MicroRNAs are a key class of gene expression regulators which play an important role in inflammation and immune response.
The study led by researchers from Nanjing University in China identified four circulating miRNAs -- miR-7-5p, miR-24-3p, miR-145-5p and miR-223-3p -- which are high in healthy people and much lower in older people and diabetic patients.
These miRNAs could effectively inhibit SARS-CoV-2 replication by directly targeting the S protein, said Chen-Yu Zhang from the varsity's School of Life Sciences.
Serum exosomes containing these miRNAs from young people could strongly inhibit SARS-CoV-2 replication, but this inhibitory effect was low in older people and diabetic patients, the researchers said.

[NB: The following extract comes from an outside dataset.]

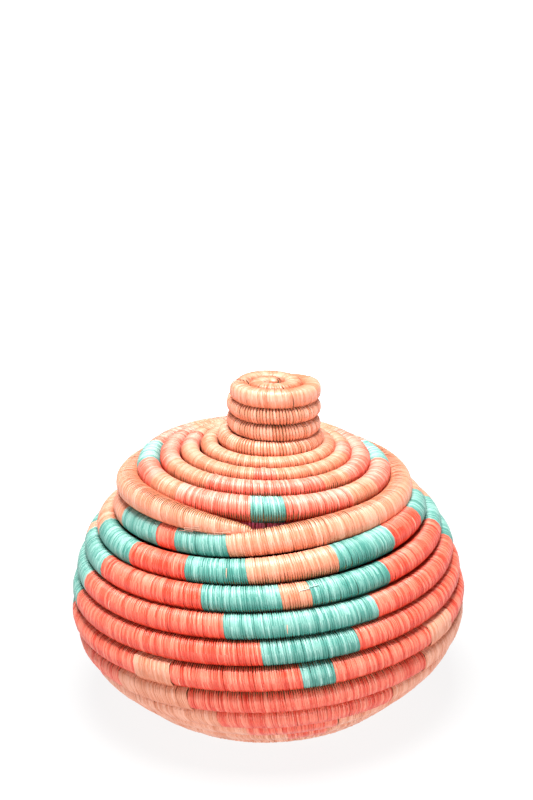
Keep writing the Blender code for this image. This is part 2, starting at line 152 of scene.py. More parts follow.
def thinned(here, below, full, left):
    """Where a coil's tail lies against the row below it, and its radius there.

    What is left of the tail runs from 1, where it begins, to 0 at its tip.
    """
    left = min(1.0, max(0.0, left))
    radius = TAIL_TIP + (full - TAIL_TIP) * math.sqrt(1 - (1 - left) ** TAIL_CURVE)
    way = here - below
    reach = np.linalg.norm(way)
    return below + way * (reach - (full - radius)) / reach, radius


def body_line(azimuths):
    """Places, facings and radii along the body's coil."""
    places, facings, radii = [], [], []
    for azimuth in azimuths:
        here, facing = body_place(azimuth)
        radius = body_thickness(azimuth)
        left = (azimuths[-1] - azimuth) / TAIL
        if left < 1:
            here, radius = thinned(here, body_place(azimuth - ONE_TURN)[0], radius, left)
        places.append(here)
        facings.append(facing)
        radii.append(radius)
    return np.array(places), np.array(facings), np.array(radii)


body_azimuths = np.linspace(BODY_START, RIM_END, BODY_POINTS)
body_coil = body_line(body_azimuths)


def placed(name, data):
    """A new object in the scene that holds this mesh, light or camera."""
    made = bpy.data.objects.new(name, data)
    bpy.context.scene.collection.objects.link(made)
    return made


MOST_OF_AN_EDGE = 0.6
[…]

The long-term exercise was found to increase the level of these miRNAs in the blood offering better protection against the SARS-CoV-2 virus.
The team found that three out of the four circulating miRNAs are significantly increased in the serum of healthy volunteers after 8-weeks' continuous physical exercise. Serum exosomes isolated from these volunteers also showed stronger inhibitory effects on S protein expression and SARS-CoV-2 replication.
The study also provides an interesting observation that continuous physical exercise could boost miRNA immunity against SARS-CoV-2, which gives you another reason to hit the gym after work. Working out every day would therefore help all of us, old or young, to stay out of Covid-19's way.
Further, the findings, detailed in the journal Signal Transduction and Targeted Therapy, also demonstrates for the first time that our own endogenous miRNAs could directly inhibit SARS-CoV-2 virus.
Previous studies led by the tema have shown that approximately 89 per cent of viruses that infect humans could be targeted by human miRNAs. The new study provides strong and direct evidence supporting the theory that miRNAs, particularly extracellular miRNAs, could function as "RNA defense" and protect cells against foreign nucleic acids, Zhang said.
The study indicates that miRNAs are an important component of the endogenous RNA-based immune system to fight virus infection. This new understanding of miRNA function may provide new perspectives for prevention, surveillance and treatment of Covid-19, Zhang added.